An OECD paper on “Fair and Equitable Treatment Standard in International Investment Law”
surveys information on jurisprudence, literature and state practice related to the fair and equitable treatment standard. It examines the origins of the standard and its use in international agreements and state practice, its relationship with the minimum standard of international customary law and the elements of its normative content as identified by arbitral tribunals.
An OECD paper on “Most-Favoured-Nation Treatment in International Investment Law”
surveys jurisprudence and related literature on MFN treaty clauses in investment agreements. It defines the MFN clause, traces its origins and provides some examples of such provisions in the two major types of model investment agreements in existence (the “North American model” and the “European model”). It then summarises relevant aspects of the extensive work carried out by the International Law Commission between 1968 and 1978 on MFN clauses and describes recent arbitral awards on the scope of application of MFN treatment clauses resulting from disputes under investment treaties.

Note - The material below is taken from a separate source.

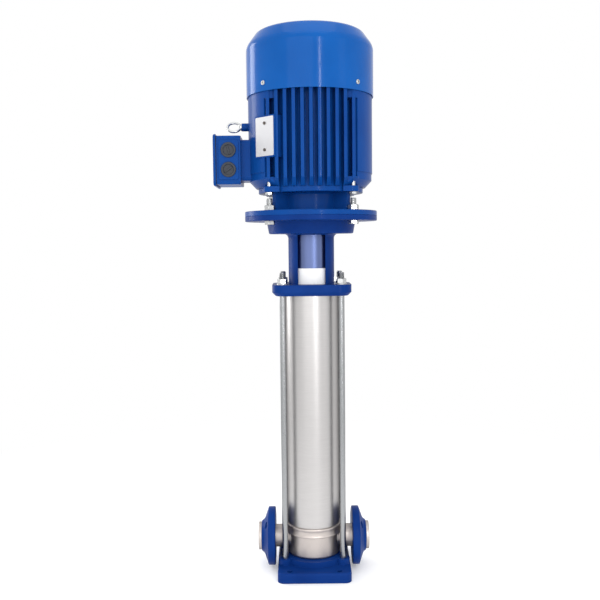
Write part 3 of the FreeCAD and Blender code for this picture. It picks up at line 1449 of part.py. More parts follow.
def make_cowl_screws():
    body = new_body("cowl_screws", several=True)
    start = "cowl_radius - cowl_screw_length"
    shank = pad(body, [circle("0", "0", "cowl_screw_radius")], "cowl_screw_length", plane="XZ_Plane")
    face_outward(shank, "cowl_screw_angle", start, "cowl_screw_level")
    head = pad(body, [circle("0", "0", "cowl_screw_head_radius")], "cowl_screw_head", plane="XZ_Plane")
    face_outward(head, "cowl_screw_angle", "cowl_radius", "cowl_screw_level")
    repeat_round(body, [shank, head], "cowl_screw_count")
    keep("cowl_screws", body)


# Flange bolts, nuts and shield bolts
def make_flange_bolts():
    spots = four_spots("flange_bolt_offset", "flange_bolt_offset")
    bolts = new_body("flange_bolts", several=True)
    pad(bolts, [hexagon(x, y, "flange_nut_flats") for x, y in spots], "flange_head_height",
        lift="hub_top - flange_head_height")
    pad(bolts, [circle(x, y, "flange_bolt_radius") for x, y in spots],
        "flange_top + flange_nut_height + flange_bolt_stand_out - hub_top", lift="hub_top")
    keep("flange_bolts", bolts)
    nuts = new_body("flange_nuts", several=True)
    shapes = []
    for x, y in spots:
        shapes += [hexagon(x, y, "flange_nut_flats"), circle(x, y, "flange_bolt_radius")]
    pad(nuts, shapes, "flange_nut_height", lift="flange_top")
    keep("flange_nuts", nuts)


def make_shield_bolts():
    for label, head_low, shank_low, shank in (
            ("drive_end_bolts", "rim_bottom - shield_bolt_head", "rim_bottom",
             "shield_rim_height + shield_bolt_depth"),
            ("fan_end_bolts", "frame_top + fan_shield_disc", "frame_top - shield_bolt_depth",
             "fan_shield_disc + shield_bolt_depth")):
        bolts = new_body(label, several=True)
        pad(bolts, [hexagon(x, y, "shield_bolt_flats") for x, y in lug_spots()], "shield_bolt_head",
            lift=head_low)
        pad(bolts, [circle(x, y, "shield_bolt_radius") for x, y in lug_spots()], shank, lift=shank_low)
        keep(label, bolts)


# Terminal box
def box_outline(margin="0"):
    side = "box_half_width + (%s)" % margin
    return rectangle("-(%s)" % side, "box_bottom - (%s)" % margin, side, "box_top + (%s)" % margin,
                     "box_corner_radius")


def lid_screw_spots():
    side = "(box_half_width - lid_screw_inset)"
    rise = "((box_top - box_bottom) / 2 - lid_screw_inset)"
    return [(sign_y + side, "box_middle %s %s" % (sign_z, rise)) for sign_y in ("", "-")
            for sign_z in ("+", "-")]


def entry_levels():
    return ["box_middle + entry_spacing / 2", "box_middle - entry_spacing / 2"]


def make_terminal_box():
    body = new_body("terminal_box")
    pad(body, [box_outline()], "box_reach - box_seat_reach", plane="YZ_Plane", lift="-box_reach")
    margin = "(entry_flange_radius + entry_pad_margin)"
    pad(body, [rectangle("-entry_reach - " + margin, "box_middle - entry_spacing / 2 - " + margin,
                         "-entry_reach + " + margin, "box_middle + entry_spacing / 2 + " + margin,
                         "entry_pad_corner")],
        "entry_pad_height + box_wall", plane="XZ_Plane", lift="box_half_width - box_wall")
    cut(body, [box_outline("-box_wall")], "box_reach - box_seat_reach - box_wall + cut_over",
        plane="YZ_Plane", lift="-(box_reach + cut_over)")
    for y, z in lid_screw_spots():
        pad(body, [circle(y, z, "lid_screw_inset")], "box_depth - box_wall / 2",
            plane="YZ_Plane", lift="-box_reach")
    cut(body, [circle(y, z, "lid_screw_radius") for y, z in lid_screw_spots()],
        "lid_screw_depth + box_wall", plane="YZ_Plane", lift="-(box_reach + cut_over)")
    cut(body, [circle("-entry_reach", level, "entry_thread_radius") for level in entry_levels()],
        "entry_pad_height + 2 * box_wall", plane="XZ_Plane", lift="box_half_width - box_wall - cut_over")
    inner = "(neck_half_width - neck_wall)"
    cut(body, [rectangle("-" + inner, "neck_bottom + neck_wall", inner, "neck_top - neck_wall")],
        "2 * box_wall", plane="YZ_Plane", lift="-(box_seat_reach + box_wall + cut_over)")
    keep("terminal_box", body)


def make_terminal_lid():
    gasket = new_body("lid_gasket")
    pad(gasket, [box_outline()], "gasket_thickness", plane="YZ_Plane", lift="-gasket_reach")
    cut(gasket, [box_outline("-2 * lid_screw_inset")], "gasket_thickness + 2 * cut_over",
        plane="YZ_Plane", lift="-(gasket_reach + cut_over)")
    cut(gasket, [circle(y, z, "lid_screw_radius") for y, z in lid_screw_spots()],
        "gasket_thickness + 2 * cut_over", plane="YZ_Plane", lift="-(gasket_reach + cut_over)")
    keep("lid_gasket", gasket)
    body = new_body("terminal_box_lid")
    pad(body, [box_outline("lid_margin")], "lid_thickness", plane="YZ_Plane", lift="-lid_reach")
    dress(body, "Fillet", "lid_edge_radius",
          lambda edge: abs(edge.BoundBox.XMax + value("lid_reach")) < 0.01)
    cut(body, [circle(y, z, "lid_screw_radius") for y, z in lid_screw_spots()],
        "lid_thickness + 2 * cut_over", plane="YZ_Plane", lift="-(lid_reach + cut_over)")
    cut(body, [circle(y, z, "lid_screw_head_radius + lid_screw_pocket") for y, z in lid_screw_spots()],
        "lid_screw_head + cut_over", plane="YZ_Plane", lift="-(lid_reach + cut_over)")
    keep("terminal_box_lid", body)
    screws = new_body("lid_screws", several=True)
    seat = "lid_reach - lid_screw_head"
    pad(screws, [circle(y, z, "lid_screw_radius") for y, z in lid_screw_spots()],
        seat + " - box_reach + lid_screw_depth", plane="YZ_Plane", lift="-(%s)" % seat)
    pad(screws, [circle(y, z, "lid_screw_head_radius") for y, z in lid_screw_spots()],
        "lid_screw_head", plane="YZ_Plane", lift="-lid_reach")
    keep("lid_screws", screws)


def make_entry_plugs():
    body = new_body("cable_entry_plugs", several=True)
    face = "box_half_width + entry_pad_height"
    pad(body, [circle("-entry_reach", level, "entry_thread_radius") for level in entry_levels()],
        "entry_pad_height + box_wall", plane="XZ_Plane", lift="box_half_width - box_wall")
    pad(body, [circle("-entry_reach", level, "entry_flange_radius") for level in entry_levels()],
        "entry_flange_height", plane="XZ_Plane", lift=face)
    cut(body, [circle("-entry_reach", level, "entry_thread_radius - entry_dish_wall")
               for level in entry_levels()],
        "entry_flange_height", plane="XZ_Plane", lift=face + " + entry_dish_floor")
    keep("cable_entry_plugs", body)


def make_terminal_block():
    body = new_body("terminal_block")
    half, side = "terminal_block_length / 2", "terminal_block_width / 2"
    back = "-(box_seat_reach + box_wall)"
    pad(body, [rectangle("-" + half, "box_middle - " + side, half, "box_middle + " + side,
                         "terminal_block_corner")],
        "terminal_block_height", plane="YZ_Plane", lift=back + " - terminal_block_height")
    studs = [("%s * terminal_stud_pitch" % column, "box_middle %s terminal_row_pitch / 2" % row)
             for column in ("-1", "0", "1") for row in ("+", "-")]
    pad(body, [circle(y, z, "terminal_stud_radius") for y, z in studs],
        "terminal_stud_height + terminal_stud_sink",
        plane="YZ_Plane", lift=back + " - terminal_block_height - terminal_stud_height")
    keep("terminal_block", body)


# Lifting eye, nameplate and rivets
def make_lifting_eye():
    face = "-eye_boss_reach"
    centre = "%s - eye_collar_height - eye_ring_radius" % face
    ring = plain("Torus", "eye_ring", {"Radius1": "eye_ring_radius", "Radius2": "eye_wire_radius"},
                 (centre, "0", "eye_level"))
    ring.Placement.Rotation = FreeCAD.Rotation(FreeCAD.Vector(1, 0, 0), value("eye_tilt_angle"))
    collar = plain("Cylinder", "eye_collar", {"Radius": "eye_collar_radius", "Height": "eye_collar_height"},
                   (face, "0", "eye_level"))
    thread = plain("Cylinder", "eye_thread", {"Radius": "eye_thread_radius", "Height": "eye_thread_depth"},
                   (face, "0", "eye_level"))
    collar.Placement.Rotation = FreeCAD.Rotation(FreeCAD.Vector(0, 1, 0), -90)
    thread.Placement.Rotation = FreeCAD.Rotation(FreeCAD.Vector(0, 1, 0), 90)
    fused = document.addObject("Part::MultiFuse", "lifting_eye")
    fused.Shapes = [ring, collar, thread]
    keep("lifting_eye", fused)


def rivet_rises():
    return ["rivet_spacing / 2", "-rivet_spacing / 2"]


def make_nameplate():
    """Bare plate on the frame's front left corner, held by two rivets."""
    body = new_body("nameplate")
    half, rise = "plate_width / 2", "plate_height / 2"
    plate = pad(body, [rectangle("-" + half, "-" + rise, half, rise, "plate_corner_radius")],
                "plate_thickness", plane="XZ_Plane")
    face_outward(plate, "name_pad_angle", "name_pad_reach", "name_level")
    holes = cut(body, [circle("0", z, "rivet_radius") for z in rivet_rises()],
                "plate_thickness + 2 * cut_over",
                plane="XZ_Plane")
    face_outward(holes, "name_pad_angle", "name_pad_reach - cut_over", "name_level")
    keep("nameplate", body)
    rivets = new_body("nameplate_rivets", several=True)
    shanks = pad(rivets, [circle("0", z, "rivet_radius") for z in rivet_rises()],
                 "rivet_depth + plate_thickness", plane="XZ_Plane")
    face_outward(shanks, "name_pad_angle", "name_pad_reach - rivet_depth", "name_level")
    heads = pad(rivets, [circle("0", z, "rivet_head_radius") for z in rivet_rises()], "rivet_head",
                plane="XZ_Plane")
    face_outward(heads, "name_pad_angle", "name_pad_reach + plate_thickness", "name_level")
    keep("nameplate_rivets", rivets)


def build():
    fill_sheet()
    make_base_plate()
    make_port_casing()
    make_drain_plug()
    make_loose_flange("inlet_flange", "-")
    make_loose_flange("outlet_flange", "")
    make_sleeve()
    make_o_rings()
    make_stay_bolts()
    make_suction_cup()
    make_foot_bearing()
    make_impellers()
    make_impeller_spacers()
    make_stage_chambers()
    make_stack_retainer()
    make_pump_shaft()
    make_pump_head()
    make_vent_plug()
    make_shaft_seal()
    make_coupling()
    make_guard("guard_front", "front_angle")
    make_guard("guard_rear", "rear_angle")
    make_label_plate()
    make_drive_end_shield()
    make_shield_plug()
    make_fan_end_shield()
    make_bearing("drive_bearing", "lower_bearing_low")
    make_bearing("fan_bearing", "upper_bearing_low")
    make_motor_frame()
    make_stator()
    make_rotor()
    make_fan()
    make_fan_cowl()
    make_cowl_grille()
    make_cowl_screws()
    make_flange_bolts()
    make_shield_bolts()
    make_terminal_box()
    make_terminal_lid()
    make_entry_plugs()
    make_terminal_block()
    make_lifting_eye()
    make_nameplate()
    document.recompute()


def check():
    """Stop if a feature failed, a cut removed nothing or a shape is bad."""
    faults = []
    for item in document.Objects:
        failed = "Invalid" in item.State or "Error" in item.State
        if failed or (item.isDerivedFrom("PartDesign::Feature") and item.Shape.isNull()):
            faults.append("%s failed" % item.Name)
        elif item.TypeId in ("PartDesign::Pocket", "PartDesign::Groove"):
            if item.Shape.Volume > item.BaseFeature.Shape.Volume - TOLERANCE:
                faults.append("%s cuts nothing" % item.Name)
    for label, item in nodes.items():
        if item.Shape.isNull() or not item.Shape.isValid():
            faults.append("%s has a bad shape" % label)
    if faults:
        raise RuntimeError("; ".join(faults))


def export():
    os.makedirs("parts", exist_ok=True)
    for label, item in nodes.items():
        item.Shape.exportStep("parts/%s.step" % label)
        print(label, len(item.Shape.Solids), round(item.Shape.Volume / 1000, 1))


build()
check()
export()
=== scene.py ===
import math

import bmesh
import bpy
from mathutils import Matrix, Vector


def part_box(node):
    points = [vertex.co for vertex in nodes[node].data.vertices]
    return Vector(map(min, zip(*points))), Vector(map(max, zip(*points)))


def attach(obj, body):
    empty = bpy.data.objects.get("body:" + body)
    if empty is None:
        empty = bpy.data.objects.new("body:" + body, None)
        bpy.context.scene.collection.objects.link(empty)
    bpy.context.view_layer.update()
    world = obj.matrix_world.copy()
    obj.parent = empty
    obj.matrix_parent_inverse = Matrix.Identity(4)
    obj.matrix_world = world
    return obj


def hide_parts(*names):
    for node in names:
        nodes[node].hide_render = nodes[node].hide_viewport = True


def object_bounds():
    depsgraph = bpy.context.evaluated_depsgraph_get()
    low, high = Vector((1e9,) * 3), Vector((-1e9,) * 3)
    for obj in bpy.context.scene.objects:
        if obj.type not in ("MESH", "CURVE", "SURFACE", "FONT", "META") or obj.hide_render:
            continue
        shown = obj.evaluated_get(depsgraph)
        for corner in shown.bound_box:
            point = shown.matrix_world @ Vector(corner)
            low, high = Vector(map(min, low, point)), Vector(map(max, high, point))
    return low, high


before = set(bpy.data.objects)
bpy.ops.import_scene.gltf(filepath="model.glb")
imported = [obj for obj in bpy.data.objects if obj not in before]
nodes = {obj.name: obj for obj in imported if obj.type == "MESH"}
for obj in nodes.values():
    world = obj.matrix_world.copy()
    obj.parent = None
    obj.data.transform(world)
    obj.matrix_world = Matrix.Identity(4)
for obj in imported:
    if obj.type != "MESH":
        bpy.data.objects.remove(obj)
cad_low, cad_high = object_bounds()

# Camera at the photograph's viewing angle
PITCH_DOWN = 0.0729
ROLL = -0.0102
CAMERA_PLACE = (-0.0314, -2.1537, 0.8874)
FOCAL_PIXELS = 804.1
PICTURE_PIXELS = 600.0
SENSOR_WIDTH = 36.0
NEAREST_SEEN = 0.1
FARTHEST_SEEN = 40.0

lens_data = bpy.data.cameras.new("camera")
camera = bpy.data.objects.new("camera", lens_data)
bpy.context.scene.collection.objects.link(camera)
lens_data.sensor_width = SENSOR_WIDTH
lens_data.lens = SENSOR_WIDTH * FOCAL_PIXELS / PICTURE_PIXELS
lens_data.clip_start = NEAREST_SEEN
lens_data.clip_end = FARTHEST_SEEN
camera.location = CAMERA_PLACE
camera.rotation_euler = (Matrix.Rotation(math.pi / 2 - PITCH_DOWN, 4, "X")
                         @ Matrix.Rotation(ROLL, 4, "Z")).to_euler()
bpy.context.scene.camera = camera
bpy.context.scene.view_settings.view_transform = "Standard"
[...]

A WTO website deals with the General Agreement in Trade in Services (GATS)
. The GATS agreement covers all internationally-traded services and defines four ways of trading. The third way - mode 3 - is when a foreign company sets up a subsidiary or branch to provide services in another country. The website provides technical and non-technical information about the GATS agreement, including the application of the MFN and National Treatment Principles.
The IMF compiles, in close consultation with national authorities, the Annual Report on Exchange Arrangements and Exchange Restrictions
. It tracks for each country in a tabular format exchange measures in place, the structure and setting of the exchange rate, arrangements for payments and receipts, procedures for resident and non-resident accounts, mechanisms for import and export payments and receipts, controls on capital transactions and provisions specific to the financial sector.